No-brand Chinese vendors controlled 20 percent of the Indian market in the first quarter, with Nokia at 26 percent, Gartner said. Only two years ago, Nokia had close to 60 percent.
About 220 million new handsets are expected to be sold in India this year, up about 25 percent from last year.
By adapting to local tastes, handset makers such as Micromax grabbed 7.6 percent of handset sales in India last year, local research firm CyberMedia Research says.
Funded by private equity, Micromax sells handsets packed with features such as dual SIM cards, which allow users to take advantage of different call and data pricing plans as well as separate business and private usage; gravity sensors that allow users to change mobile networks by rotating handsets; and others that can be used as a remote control for televisions, air conditioners and DVD players.
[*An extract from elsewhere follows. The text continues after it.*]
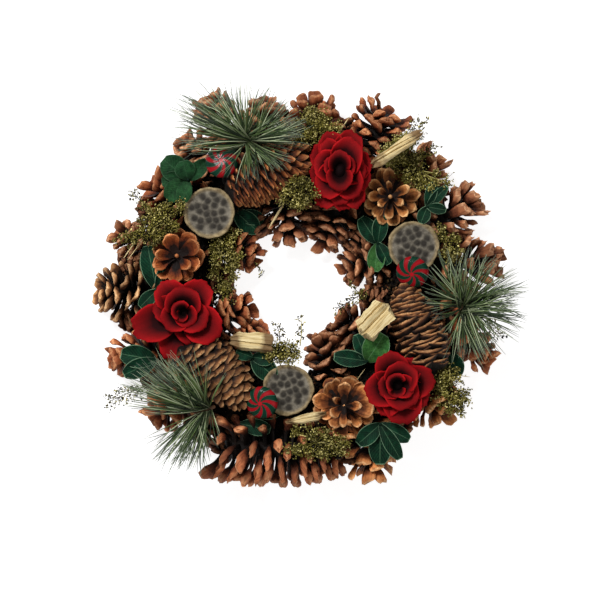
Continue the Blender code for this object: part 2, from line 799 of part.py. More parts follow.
def make_roses():
    """Roses of wood shaving: cupped petals in layers, rooted in a small bud."""
    stations = [(0, 0.18), (0.40, 0.58), (0.80, 1.0), (1.0, 0.66)]
    for name, clock, radius, width, height, layers, turn in ROSES:
        half = width / 2 * MM
        tall = height * MM
        profile = [
            (0, 0),
            (half * 0.30, tall * 0.03),
            (half * 0.30, tall * 0.30),
            (half * 0.16, tall * 0.62),
            (0, tall * 0.70),
        ]
        bud = add_object(name, *turned_shell(profile, 8), "rose")
        petals = []
        for layer, count in enumerate(layers):
            share = layer / (len(layers) - 1)
            reach = between(half * 0.98, tall * 0.78, share)
            start = between(18, 66, share)
            end = between(34, 86, share)
            inset = between(half * 0.10, half * 0.14, share)
            widest = inset + 0.8 * reach * math.cos(math.radians((start + end) / 2))
            sector = math.tan(math.pi / count)
            spread = 1.7 * widest * sector / (1 + PETAL_CUP * math.sin(math.radians(end)) * sector)
            for petal in range(count):
                heading = turn + 360 * (petal + 0.5 * (layer % 2)) / count
                shell, faces = blade_shell(reach, spread, start, end, PETAL_CUP, PETAL_THICKNESS, stations)
                level = between(0.12, 0.30, share) * tall
                place = Matrix.Translation((inset, 0, level))
                place = Matrix.Rotation(math.radians(heading), 4, "Z") @ place
                petals.append(add_object("petal", [place @ v for v in shell], faces, "rose"))
        drop(fuse(bud, petals), clock, radius)


def make_lotus_pods():
    """Lotus pods: a funnel with a flat face of pits, on a short stalk."""
    sides = 14
    for name, clock, radius, width, height in LOTUS_PODS:
        half = width / 2 * MM
        tall = height * MM
        profile = [
            (0, 0),
            (half * 0.16, 0),
            (half * 0.30, tall * 0.34),
            (half * 0.94, tall * 0.84),
            (half, tall),
            (half * 0.90, tall * 1.02),
            (half * 0.66, tall * 0.98),
            (half * 0.42, tall * 0.98),
            (half * 0.18, tall * 0.98),
            (0, tall * 0.94),
        ]

        def pits(ring, side):
            on_face = ring >= 5
            return 0.9 * MM if on_face and (ring + side) % 2 else 0.0

        pod = add_object(name, *turned_shell(profile, sides, pits), "pod")
        drop(pod, clock, radius)


def make_sweets():
    """Round sweets: flat domes with ridges that swirl out from the middle."""
    sides = 16
    half = SWEET_WIDTH / 2
    tall = SWEET_HEIGHT
    profile = [
        (0, 0),
        (half * 0.55, tall * 0.04),
        (half * 0.92, tall * 0.26),
        (half, tall * 0.52),
        (half * 0.90, tall * 0.78),
        (half * 0.50, tall * 0.96),
        (0, tall),
    ]

    def ridges(ring, side):
        return 0.3 * MM if ring >= 3 and side % 2 else 0.0

    for name, clock, radius, turn, tilt, lean in SWEETS:
        sweet = add_object(name, *turned_shell(profile, sides, ridges), "sweet")
        leaning = Matrix.Rotation(math.radians(tilt), 4, polar(lean + 90, 1.0))
        sweet.rotation_euler = (leaning @ Matrix.Rotation(math.radians(turn), 4, "Z")).to_euler()
        drop(sweet, clock, radius)


def make_chips():
    """Split wood: a bent bar with slanted, broken ends."""
    for seed, (name, clock, radius, aim, length, width, thickness, tilt) in enumerate(CHIPS):
        rng = random.Random(31 + seed)
        stations = 6
        corners = [(-1, -1), (0.1, -0.8), (1, -1), (1, 0.6), (0, 1), (-1, 0.7)]
        vertices = []
        faces = []
        for station in range(stations):
            share = station / (stations - 1)
            taper = math.sin(math.pi * between(0.22, 0.80, share)) ** 0.5
            bow = 1.6 * MM * math.sin(math.pi * share)
            for across, up in corners:
                ragged = rng.uniform(-1.6, 1.6) * MM if station in (0, stations - 1) else 0
                along = (share - 0.5) * length * MM + ragged
                y = across * width / 2 * MM * taper
                z = up * thickness / 2 * MM * taper + bow
                vertices.append(Vector((along, y, z)))
        sides = len(corners)
        for station in range(stations - 1):
            here = station * sides
            for side in range(sides):
                following = (side + 1) % sides
                faces.append((here + side, here + sides + side, here + sides + following, here + following))
        faces.append(tuple(range(sides)))
        faces.append(tuple(reversed(range((stations - 1) * sides, stations * sides))))
        chip = add_object(name, vertices, faces, "chip")
        turned = Matrix.Rotation(math.radians(aim), 4, "Z") @ Matrix.Rotation(math.radians(tilt), 4, "X")
        chip.rotation_euler = turned.to_euler()
        drop(chip, clock, radius)


def make_leaves():
    """Leaf sprigs: arched leaves with a folded rib, their stalks meeting in a short stem."""
    stations = [(0, 0.10), (0.34, 0.84), (0.74, 0.92), (1.0, 0.22)]
    for name, clock, radius, leaves in LEAF_SPRIGS:
        tube = tube_shell(Vector((0, 0, -8 * MM)), UP * LEAF_STEP * len(leaves), 1.3 * MM, 1.6 * MM, 6)
        stem = add_object(name, *tube, "leaf")
        blades = []
        for order, (aim, length, width, rise) in enumerate(leaves):
            shell, faces = blade_shell(
                length * MM, width * MM, rise + 10, rise - 26, 0.16, LEAF_THICKNESS, stations)
            root = Matrix.Translation((0.2 * MM, 0, LEAF_STEP * order))
            place = Matrix.Rotation(math.radians(aim), 4, "Z") @ root
            blades.append(add_object("leaf", [place @ v for v in shell], faces, "leaf"))
        drop(fuse(stem, blades), clock, radius)


def make_moss():
    """Moss clumps: a low core drawn out into small florets on every side."""
    for seed, (name, clock, radius, aim, length, width, height) in enumerate(MOSS):
        rng = random.Random(51 + seed)

        def core(share):
            return 0.5 * math.sin(math.pi * between(0.14, 0.86, share)), between(-0.72, 0.72, share)

        def grow(share, root, outward):
            bulge = math.sin(math.pi * between(0.14, 0.86, share))
            reach = rng.uniform(0.62, 1.0)
            return outward * bulge * reach + UP * between(-0.95, 0.95, share) * reach, 0.10

        shell, faces = lattice_shell(6, 3, core, grow, 0)
        sized = [Vector((v.z * length / 2, v.x * width / 2, v.y * height / 2)) * MM for v in shell]
        clump = add_object(name, sized, faces, "moss")
        clump.rotation_euler = (0, 0, math.radians(aim))
        drop(clump, clock, radius)


def make_tufts():
    """Needle tufts: long thin needles drawn out of a slim stem, each raised clear of the rest."""
    for seed, (name, clock, radius, height, length, fans) in enumerate(TUFTS):
        rng = random.Random(67 - 5 * seed)
        marks = [fans[0][0]]
        shares = [0.0]
        needles = sum(weight for first, weight in fans)
        following = [first for first, weight in fans[1:]] + [fans[0][0] + 360]
        for (first, weight), last in zip(fans, following):
            marks.append(last)
            shares.append(shares[-1] + weight / needles)

        def place(share):
            share = share % 1.0
            leg = max(index for index, low in enumerate(shares[:-1]) if low <= share)
            along = (share - shares[leg]) / (shares[leg + 1] - shares[leg])
            return math.radians(between(marks[leg], marks[leg + 1], along))

        def core(share):
            return TUFT_STEM_RADIUS * between(0.9, 0.7, share), TUFT_STEM_HEIGHT * share

        knot = polar(clock, radius * MM, height * MM)
        foot_depth = knot.z - resting_height(TUFT_STEM_RADIUS, clock, radius)
        nearby = [tree for low, high, tree in placed_trees]
        grown = []

        def grow(share, root, outward):
            reach = length * MM * rng.uniform(0.78, 1.0)
            rise = between(-8, 34, share) + rng.uniform(-3, 3)
            aside = turned_aside(outward, rng.uniform(-4, 4))
            while rise < STEEPEST_NEEDLE:
                slope = math.radians(rise)
                heading = aside * math.cos(slope) + UP * math.sin(slope)
                end = root + heading * reach
                whole = needle_tree(root + knot, end + knot, 4)
                outer = needle_tree(root + heading * 3 * MM + knot, end + knot, 3)
                if not crosses(whole, nearby) and not crosses(outer, grown):
                    grown.append(outer)
                    return end, NEEDLE_HALF_WIDTH
                rise += 3
            return root + (aside + UP * 0.4) * SHORT_NEEDLE, NEEDLE_HALF_WIDTH

        depth = 2 * NEEDLE_HALF_WIDTH
        shell, faces = lattice_shell(TUFT_COLUMNS, TUFT_TIERS, core, grow, depth, place, foot_depth)
        tuft = add_object(name, shell, faces, "needle")
        tuft.location = knot
        settle(tuft)


def resting_height(half_width, clock, radius):
    """How high the foot of a slim upright rod comes to rest at a place."""
    tube = tube_shell(Vector((0, 0, 0)), UP * TUFT_FOOT_LENGTH, 0.12 * half_width, half_width, 8)
    rod = add_object("rod", *tube, "vine")
    drop(rod, clock, radius)
    placed_trees.pop()
    height = rod.location.z
    bpy.data.objects.remove(rod)
    return height


def needle_tree(start, end, swell):
    """A slim rod between two points, swollen at its root, to test what a needle would cross."""
    shell, faces = tube_shell(start, end, swell * NEEDLE_HALF_WIDTH, 2 * NEEDLE_HALF_WIDTH, 3)
    return BVHTree.FromPolygons(shell, faces)


def crosses(tree, others):
    """Whether the tree's faces cut those of any other."""
    return any(tree.overlap(other) for other in others)


def centre_wreath():
    """Hangs every piece on one empty that puts the wreath's middle over the origin."""
    pieces = [thing for thing in bpy.data.objects if thing.type == "MESH"]
    boxes = [world_box(piece) for piece in pieces]
    low = Vector([min(box[0][axis] for box in boxes) for axis in range(3)])
    high = Vector([max(box[1][axis] for box in boxes) for axis in range(3)])
    hub = bpy.data.objects.new("wreath", None)
    bpy.context.scene.collection.objects.link(hub)
    for piece in pieces:
        piece.parent = hub
    hub.location = Vector((-(low.x + high.x) / 2, -(low.y + high.y) / 2, -low.z))


def shade(angle=35):
    """Rounds the shading, with creases kept sharp."""
    for thing in bpy.data.objects:
        if thing.type == "MESH":
            thing.data.shade_smooth()
            thing.data.set_sharp_from_angle(angle=math.radians(angle))


def main():
    """Builds the wreath from the ring up."""
    clear_scene()
    placed_trees.clear()
    make_ring()
    make_ring_cones()
    make_large_cone()
    make_closed_cones()
    make_leaves()
    make_rosettes()
    make_lotus_pods()
    make_roses()
    make_chips()
    make_moss()
    make_sweets()
    make_tufts()
    centre_wreath()
    shade()


main()
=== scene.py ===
# %% [markdown]
# # A pinecone wreath, dressed around its solids
# The wreath lies on its back. A vine ring carries pine cones, roses of wood shaving, lotus pods, sweets,
# leaves, moss and tufts of needles. The solids already say where every piece is and how large it is, so
# each cell below measures a solid, works out a finer surface for it with numpy, and puts it in its place.

# %% Load the solids
import math
from collections import namedtuple

import bpy
import numpy as np
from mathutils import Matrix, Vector
from mathutils.bvhtree import BVHTree


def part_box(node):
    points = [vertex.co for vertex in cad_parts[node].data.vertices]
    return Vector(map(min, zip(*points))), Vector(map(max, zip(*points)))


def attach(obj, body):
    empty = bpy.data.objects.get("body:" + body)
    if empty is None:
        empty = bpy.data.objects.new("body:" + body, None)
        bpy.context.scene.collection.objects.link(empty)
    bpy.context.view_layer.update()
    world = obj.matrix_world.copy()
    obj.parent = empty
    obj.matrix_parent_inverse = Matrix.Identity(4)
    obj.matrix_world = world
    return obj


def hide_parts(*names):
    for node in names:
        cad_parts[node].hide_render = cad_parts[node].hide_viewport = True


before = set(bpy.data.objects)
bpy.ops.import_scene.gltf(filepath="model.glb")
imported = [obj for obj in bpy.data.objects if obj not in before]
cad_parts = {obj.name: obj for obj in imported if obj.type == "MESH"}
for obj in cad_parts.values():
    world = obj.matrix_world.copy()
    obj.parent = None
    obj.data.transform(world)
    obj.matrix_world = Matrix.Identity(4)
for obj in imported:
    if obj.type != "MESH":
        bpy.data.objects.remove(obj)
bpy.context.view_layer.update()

# %% [markdown]
# ## One measure for the photograph and the wreath
# The ring's middle is at one pixel of the photograph, and a pixel is a fixed number of millimetres there.
# With these two facts any pixel becomes a place on the wreath. Clock angles start at the right and turn
# anticlockwise, as the X and Y axes do.

# %% Measures and places
MM = 0.001
PIXEL = 0.82 * MM
RING_PIXEL = (297, 291)
PHOTO_PIXELS = 600
GOLDEN_ANGLE = math.radians(137.508)
UP = np.array([0, 0, 1.0])
ring_low, ring_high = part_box("ring_base")
RING_CENTRE = np.array((ring_low + ring_high) / 2)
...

"Micromax sells like 1 million devices a month. Out of the 1 million, more than 80-85 percent were dual-SIM," said Abhishek Chauhan, senior consultant, information communications practice at Frost & Sullivan.
Nokia started to sell its first dual-SIM phone only last month in India.
"First-time phone users are looking for new features at an affordable price," said Daljit Singh, a mobile handset retailer in New Delhi.
"Nokia hasn't really been able to improve on features, while these new brands give you everything -- dual-SIM, FM radio, multimedia, memory, video."
ASIAN MAKERS ALSO TARGET SMARTPHONES
Surging demand for more advanced features and falling prices boosted the smartphone market to roughly double last year. Smartphones now create 25 percent of all phone market volumes, and the majority of the profits.
Growing demand for phones running on Android will help the smartphone market further in 2011, boosting Asian companies such as Taiwan's HTC and South Korea's Samsung Electronics, which are both betting on the platform.
While Nokia still sells more smartphones than anyone else with its soon-to-be-ditched Symbian platform, it is rapidly losing market share to Apple, RIM and Samsung.
"Samsung will achieve more than many had expected from Nokia's retreat. Its diversified lineups from the high-end Galaxy to mid-to-low-end models will take market share from Nokia's strongholds in Asia, Europe and the North America," said Lee Seung-woo, an analyst at Shinyoung Securities.
Meanwhile, HTC's market value overtook Nokia's for the first time in April. The firm's shares have jumped 37 percent so far this year, taking its market value to $35 billion, while Nokia's stands at $24.5 billion, a 41 percent plunge.
Nokia still has higher volumes, selling 19 phones for each HTC phone sold last year. But its average sale price was $85 compared with HTC's $360, Strategy Analytics says.
The HTC Desire series has been a hit, and investors are betting recent models such as Thunderbolt and Incredible S will build on that success among consumers in the United States and Europe.
In the Western European pre-pay market, where no-brand manufacturers do not have a presence, Samsung took the No. 1 slot in the first quarter, overtaking long-term market leader Nokia on its home turf.
Samsung's sales rose 5 percent year-on-year in the region, with its market share rising to 29 percent, while Nokia sales dropped 10 percent, and its market share slipped to 28 percent, market research group IDC said.
Nokia's market share in smartphones sold in Western Europe dropped to 20 percent from 41 percent a year ago.
"For now, Nokia is destined to remain trapped in a pincer movement between low-end Asian vendors at the bottom and high-end American players at the top," said Mawston of Strategy Analytics.